I think it’s a combination of reasons, but a big problem comes down to solicits. Because when things are solicited, there’s not even an option to put the colorist. Or letterer even. It’s just the writer and artist. Some people --- Jim Zub is one of them on Wayward, he’ll just put the colorist with the artist, so you get listed. But it filters down to everything, because people go off the solicits. You get a review and they don’t [list the colorist]. You go to Comixology and you’re not listed there because they use the solicits, they don’t look in the book and type in who the colorist is, or the letterer.
So you have no way of knowing unless you buy the book and look at the credits page. You don’t even know in the preview, because there’s no credits page in the preview. So that’s stuff bugs me. I worked on it, I spent a lot of time on it, so I’d like to be credited.

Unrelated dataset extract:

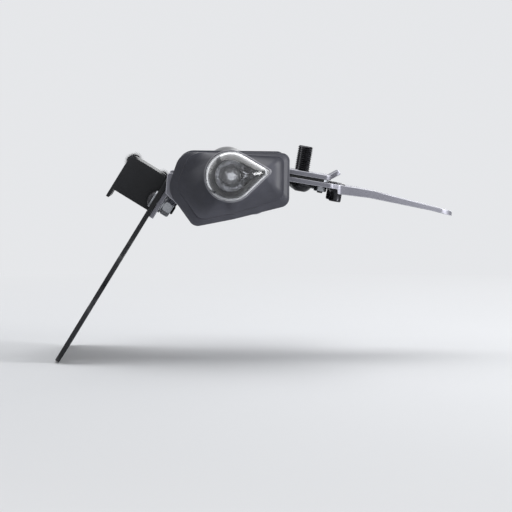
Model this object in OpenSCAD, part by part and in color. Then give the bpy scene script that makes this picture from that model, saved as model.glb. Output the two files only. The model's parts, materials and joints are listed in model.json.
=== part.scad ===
// Tail tidy for a motorbike: folded mounting bracket, number-plate hanger,
// hooded plate lamp and a pair of teardrop indicators.
// Frame: +X towards the front wheel, +Y to the bike's left, +Z up.
// The origin lies midway between the two mounting bolts, on the top face of the
// support plate, where the bike's undertray seats.

/* [Sheet metal] */
// Thickness of the bracket, support plate and hanger sheets
sheet_t = 3; // [2.5:0.5:4]
// Inside radius of the sheet bends
bend_r = 3; // [2:0.5:4]
// Downward slope of the middle of the bracket, in degrees
mid_slope = 9.7; // [8:0.1:11]
// Downward slope of the nose of the bracket, in degrees
nose_slope = 14.5; // [12:0.5:17]
// Backward lean of the hanger from the vertical, in degrees
lean = 31.6; // [26:0.2:36]

/* [Main bracket] */
// Height of the deck's top face above the middle of the seat on the bike
deck_rise = 0.33; // [0:0.01:0.8]
// Length of the level deck
deck_l = 49.4; // [47:0.2:58]
// Length of the rear flange that carries the hanger
flange_l = 33; // [31:1:36]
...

That’s all!
I do appreciate that there is more cover credit these days, that seems more standard. But you’ll still see promotional material from those companies with the same cover, with your name on it, but in the promotional material there’s no name. When it’s things like that, you just start to question why these decisions are being made. So that’s my main thing: I just want it to be fair. I want people to know I did the work. Whether people care or not after that, that’s up to them.
CA: So you’re focusing on color now, but do you think that you’ll transition at any point to doing more illustration work?

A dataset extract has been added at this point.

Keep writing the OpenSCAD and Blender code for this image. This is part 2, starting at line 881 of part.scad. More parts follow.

TB: I enjoy drawing; I’ve done a little bit before I started getting more coloring work. I’d like to do more at some point, but I like coloring. I enjoy it, it’s fun to me. It lets me work on a variety of projects at the same time. The only issue with trying to draw is that it’s so much more demanding and would take time away from coloring other people. So I’d like to try to dip my toe in there at some point, but how that happens and when, I don’t know.
Right now I’m very very busy. My first goal right now is to get a little bit of a life back. [laughs] I feel like I’m in a good spot coloring, so I can chill out a bit, and once things settle down a bit I can explore more drawing.